Write out all of the lines below, exactly and completely.
Start Dataset content
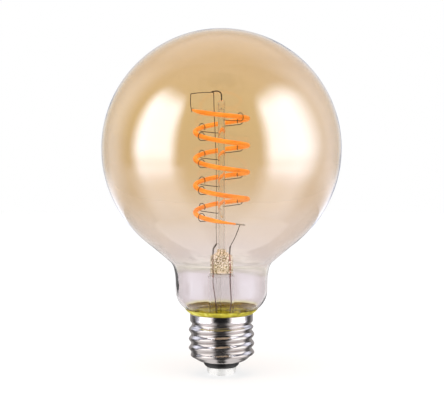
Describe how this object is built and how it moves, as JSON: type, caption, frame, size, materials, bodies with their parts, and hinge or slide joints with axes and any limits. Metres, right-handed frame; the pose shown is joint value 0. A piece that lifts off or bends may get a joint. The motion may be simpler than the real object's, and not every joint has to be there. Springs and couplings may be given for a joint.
{
  "type": "filament globe lamp with screw cap",
  "caption": "Amber glass globe lamp with a helical LED filament on a glass stem, a metal screw cap and a driver with a wireless module inside the cap.",
  "frame": {"origin": "middle of the centre contact's flat face, at the end of the cap", "axes": "+Z along the lamp's axis from the cap to the top of the globe, -Y towards the side the first filament turn crosses from left to right, +X to the right of that view"},
  "size_m": [0.095, 0.095, 0.1378],
  "materials": {
    "amber_glass": "clear glass, amber metallic coat that fades from the globe's top to the neck",
    "stem_glass": "clear polished glass",
    "press_glass": "pinched glass with bubbles",
    "phosphor": "orange phosphor silicone, softly lit",
    "carrier_strip": "pale flexible strip",
    "terminal_metal": "satin plated strip",
    "support_wire": "dull drawn wire",
    "lead_wire": "dull nickel wire",
    "seal_wire": "red copper-clad seal wire",
    "outer_lead": "oxidised copper wire",
    "cement": "matte olive-yellow basing cement",
    "nickel_shell": "bright nickel plate",
    "black_insulator": "black glassy insulator",
    "contact_plate": "tinned contact",
    "board_green": "solder-masked circuit board",
    "board_blue": "solder-masked module board",
    "black_package": "moulded chip package",
    "capacitor_sleeve": "dark shrink sleeve",
    "inductor_ferrite": "dark ferrite drum with winding",
    "resistor_coat": "lacquered resistor body",
    "shield_can": "tinned shield can",
    "red_sleeve": "red wire insulation",
    "blue_sleeve": "blue wire insulation",
    "solder": "solder"
  },
  "bodies": {
    "root": {"glass_envelope": "amber_glass", "stem_flare": "stem_glass", "stem_press": "press_glass", "exhaust_tube": "stem_glass", "support_rod": "stem_glass", "filament_phosphor": "phosphor", "filament_strip": "carrier_strip", "terminal_upper": "terminal_metal", "terminal_lower": "terminal_metal", "anchor_wire": "lead_wire", "upper_link_wire": "lead_wire", "riser_wire": "lead_wire", "lower_link_wire": "lead_wire", "inner_lead_left": "lead_wire", "inner_lead_right": "lead_wire", "press_wire_left": "seal_wire", "press_wire_right": "seal_wire", "lead_out_left": "outer_lead", "lead_out_right": "outer_lead", "support_hook_01": "support_wire", "support_hook_02": "support_wire", "support_hook_03": "support_wire", "support_hook_04": "support_wire", "support_hook_05": "support_wire", "support_hook_06": "support_wire", "support_hook_07": "support_wire", "support_hook_08": "support_wire", "support_hook_09": "support_wire", "support_hook_10": "support_wire", "support_hook_11": "support_wire", "support_hook_12": "support_wire", "support_hook_13": "support_wire", "basing_cement": "cement", "screw_shell": "nickel_shell", "base_insulator": "black_insulator", "centre_contact": "contact_plate", "driver_board": "board_green", "bridge_rectifier": "black_package", "driver_chip": "black_package", "bulk_capacitor": "capacitor_sleeve", "inductor": "inductor_ferrite", "fusible_resistor": "resistor_coat", "wireless_board": "board_blue", "wireless_shield": "shield_can", "live_wire": "red_sleeve", "neutral_wire": "blue_sleeve", "shell_weld": "solder"}
  },
  "joints": []
}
End Dataset content
## The reply
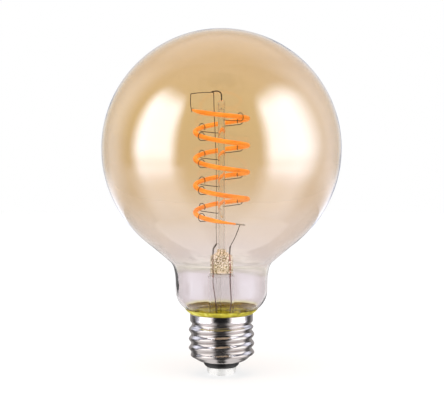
Describe how this object is built and how it moves, as JSON: type, caption, frame, size, materials, bodies with their parts, and hinge or slide joints with axes and any limits. Metres, right-handed frame; the pose shown is joint value 0. A piece that lifts off or bends may get a joint. The motion may be simpler than the real object's, and not every joint has to be there. Springs and couplings may be given for a joint.
{
  "type": "filament globe lamp with screw cap",
  "caption": "Amber glass globe lamp with a helical LED filament on a glass stem, a metal screw cap and a driver with a wireless module inside the cap.",
  "frame": {"origin": "middle of the centre contact's flat face, at the end of the cap", "axes": "+Z along the lamp's axis from the cap to the top of the globe, -Y towards the side the first filament turn crosses from left to right, +X to the right of that view"},
  "size_m": [0.095, 0.095, 0.1378],
  "materials": {
    "amber_glass": "clear glass, amber metallic coat that fades from the globe's top to the neck",
    "stem_glass": "clear polished glass",
    "press_glass": "pinched glass with bubbles",
    "phosphor": "orange phosphor silicone, softly lit",
    "carrier_strip": "pale flexible strip",
    "terminal_metal": "satin plated strip",
    "support_wire": "dull drawn wire",
    "lead_wire": "dull nickel wire",
    "seal_wire": "red copper-clad seal wire",
    "outer_lead": "oxidised copper wire",
    "cement": "matte olive-yellow basing cement",
    "nickel_shell": "bright nickel plate",
    "black_insulator": "black glassy insulator",
    "contact_plate": "tinned contact",
    "board_green": "solder-masked circuit board",
    "board_blue": "solder-masked module board",
    "black_package": "moulded chip package",
    "capacitor_sleeve": "dark shrink sleeve",
    "inductor_ferrite": "dark ferrite drum with winding",
    "resistor_coat": "lacquered resistor body",
    "shield_can": "tinned shield can",
    "red_sleeve": "red wire insulation",
    "blue_sleeve": "blue wire insulation",
    "solder": "solder"
  },
  "bodies": {
    "root": {"glass_envelope": "amber_glass", "stem_flare": "stem_glass", "stem_press": "press_glass", "exhaust_tube": "stem_glass", "support_rod": "stem_glass", "filament_phosphor": "phosphor", "filament_strip": "carrier_strip", "terminal_upper": "terminal_metal", "terminal_lower": "terminal_metal", "anchor_wire": "lead_wire", "upper_link_wire": "lead_wire", "riser_wire": "lead_wire", "lower_link_wire": "lead_wire", "inner_lead_left": "lead_wire", "inner_lead_right": "lead_wire", "press_wire_left": "seal_wire", "press_wire_right": "seal_wire", "lead_out_left": "outer_lead", "lead_out_right": "outer_lead", "support_hook_01": "support_wire", "support_hook_02": "support_wire", "support_hook_03": "support_wire", "support_hook_04": "support_wire", "support_hook_05": "support_wire", "support_hook_06": "support_wire", "support_hook_07": "support_wire", "support_hook_08": "support_wire", "support_hook_09": "support_wire", "support_hook_10": "support_wire", "support_hook_11": "support_wire", "support_hook_12": "support_wire", "support_hook_13": "support_wire", "basing_cement": "cement", "screw_shell": "nickel_shell", "base_insulator": "black_insulator", "centre_contact": "contact_plate", "driver_board": "board_green", "bridge_rectifier": "black_package", "driver_chip": "black_package", "bulk_capacitor": "capacitor_sleeve", "inductor": "inductor_ferrite", "fusible_resistor": "resistor_coat", "wireless_board": "board_blue", "wireless_shield": "shield_can", "live_wire": "red_sleeve", "neutral_wire": "blue_sleeve", "shell_weld": "solder"}
  },
  "joints": []
}